## Requirements:
Each entry should be quoted word for word, including every mark of punctuation.

## Material supplied:

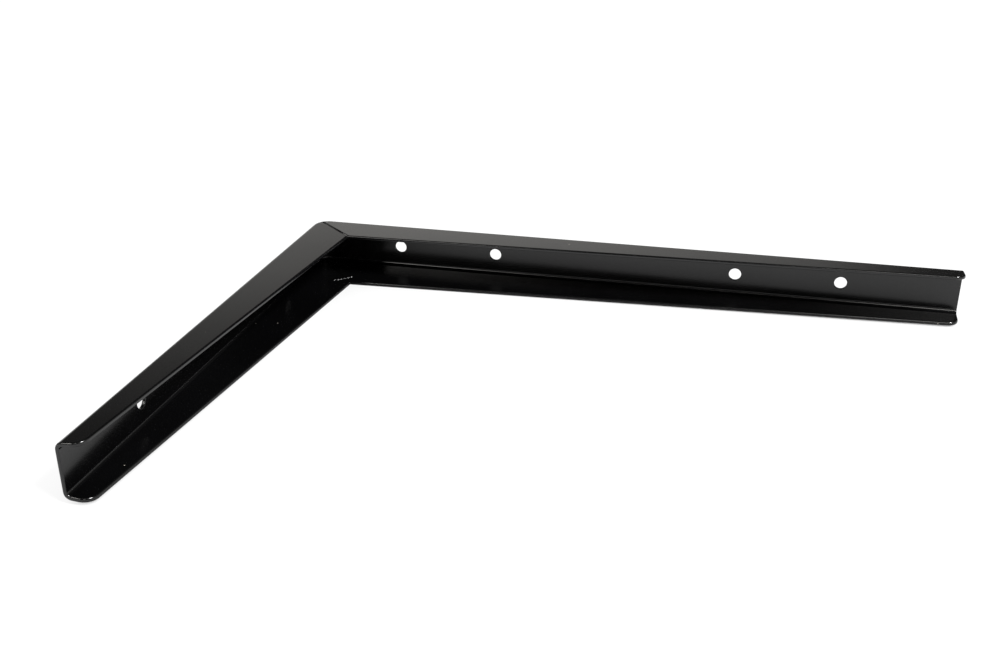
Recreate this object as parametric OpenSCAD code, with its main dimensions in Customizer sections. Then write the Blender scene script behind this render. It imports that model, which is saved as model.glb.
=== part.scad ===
// Shelf bracket: one sheet of steel folded into a channel and bent at the corner.
// The backs of the two arms are the faces that meet the wall and the shelf. The two
// flanges stand on the inside of the angle, are cut on the mitre at the corner, and
// taper to the tips. It lies on the edges of its lower flange, +Z across the channel.

/* [Arms] */
// Length of the long arm from the outer corner, mm
arm_long = 305; // [180:1:500]
// Length of the short arm from the outer corner, mm
arm_short = 229; // [140:1:500]
// Width of the back of the channel, over both flanges, mm
back_width = 21.6; // [14:0.1:40]
// Thickness of the sheet, mm
sheet = 1.6; // [0.8:0.1:2.5]

/* [Folds] */
// Inside radius where the flanges fold off the back, mm
fold_radius = 1.6; // [0.8:0.1:3]
// Angle that each flange stands open beyond square, degrees
flange_splay = 4; // [0:0.5:10]
// Inside radius of the bend at the corner of the bracket, mm
corner_radius = 6.4; // [4:0.1:12]

/* [Flanges] */
// Depth of the flanges at the mitre, from the outside of the back, mm
depth_corner = 25; // [18:0.5:35]
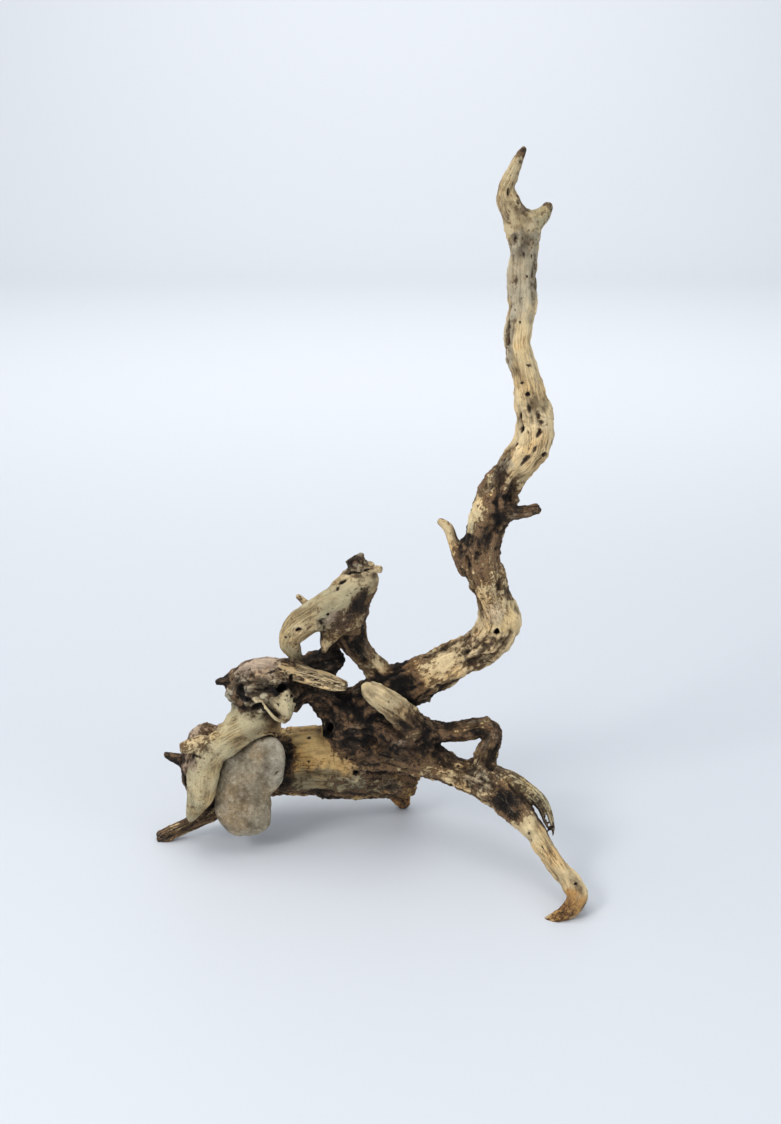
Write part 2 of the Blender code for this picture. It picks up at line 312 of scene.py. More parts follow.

## Finished task:
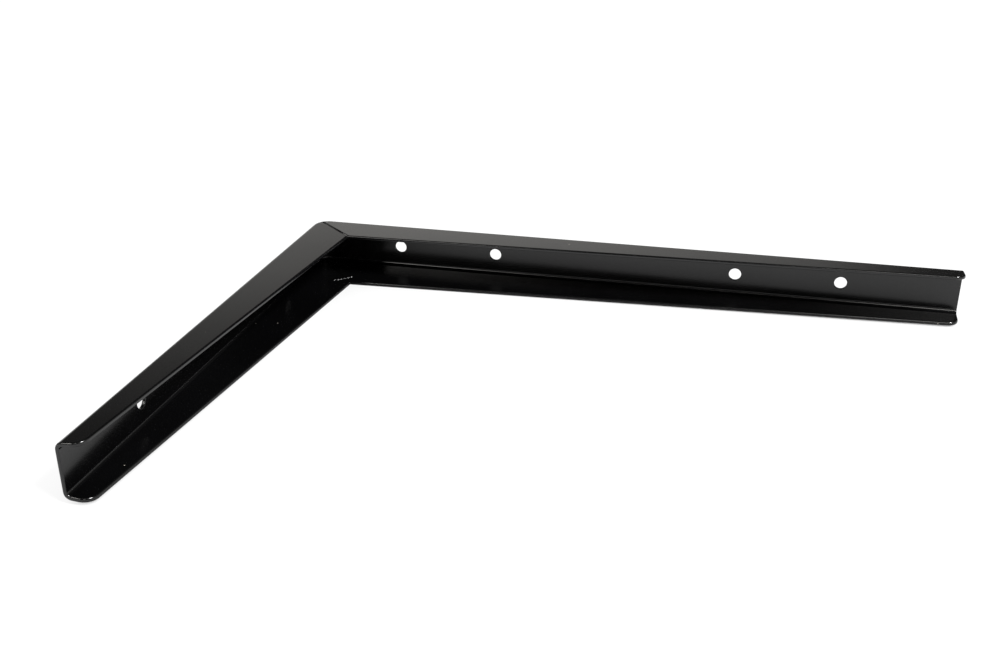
Recreate this object as parametric OpenSCAD code, with its main dimensions in Customizer sections. Then write the Blender scene script behind this render. It imports that model, which is saved as model.glb.
=== part.scad ===
// Shelf bracket: one sheet of steel folded into a channel and bent at the corner.
// The backs of the two arms are the faces that meet the wall and the shelf. The two
// flanges stand on the inside of the angle, are cut on the mitre at the corner, and
// taper to the tips. It lies on the edges of its lower flange, +Z across the channel.

/* [Arms] */
// Length of the long arm from the outer corner, mm
arm_long = 305; // [180:1:500]
// Length of the short arm from the outer corner, mm
arm_short = 229; // [140:1:500]
// Width of the back of the channel, over both flanges, mm
back_width = 21.6; // [14:0.1:40]
// Thickness of the sheet, mm
sheet = 1.6; // [0.8:0.1:2.5]

/* [Folds] */
// Inside radius where the flanges fold off the back, mm
fold_radius = 1.6; // [0.8:0.1:3]
// Angle that each flange stands open beyond square, degrees
flange_splay = 4; // [0:0.5:10]
// Inside radius of the bend at the corner of the bracket, mm
corner_radius = 6.4; // [4:0.1:12]

/* [Flanges] */
// Depth of the flanges at the mitre, from the outside of the back, mm
depth_corner = 25; // [18:0.5:35]
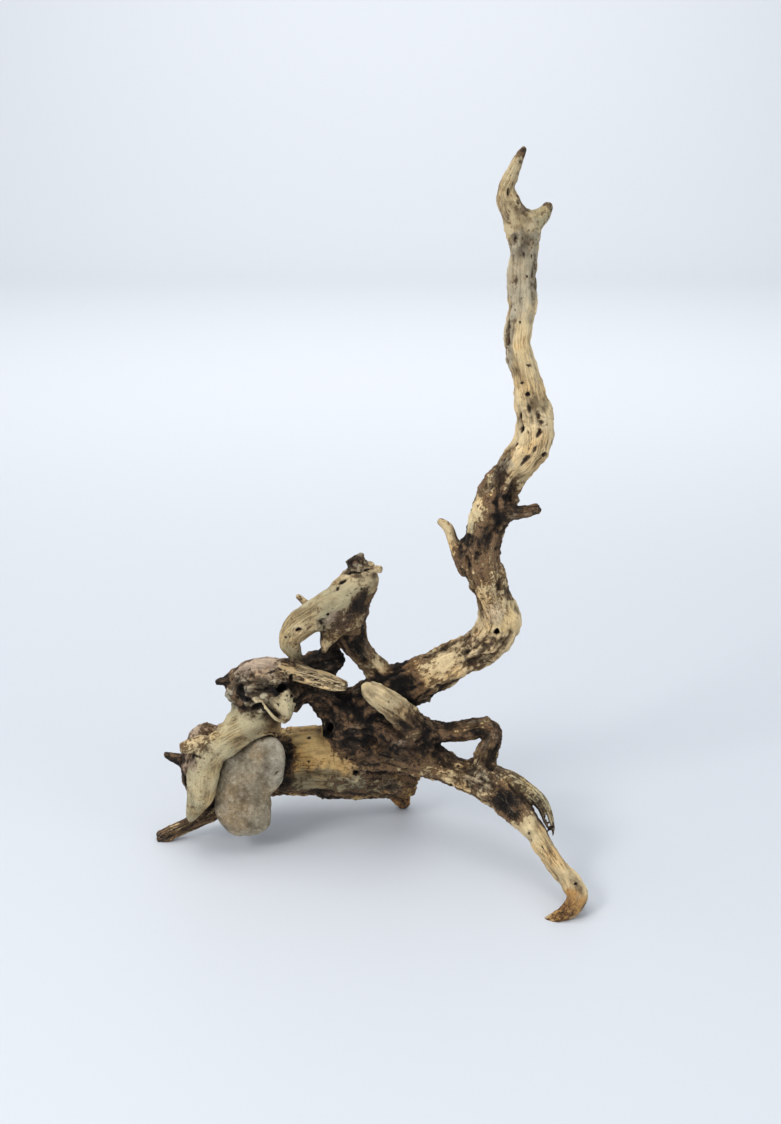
Write part 2 of the Blender code for this picture. It picks up at line 312 of scene.py. More parts follow.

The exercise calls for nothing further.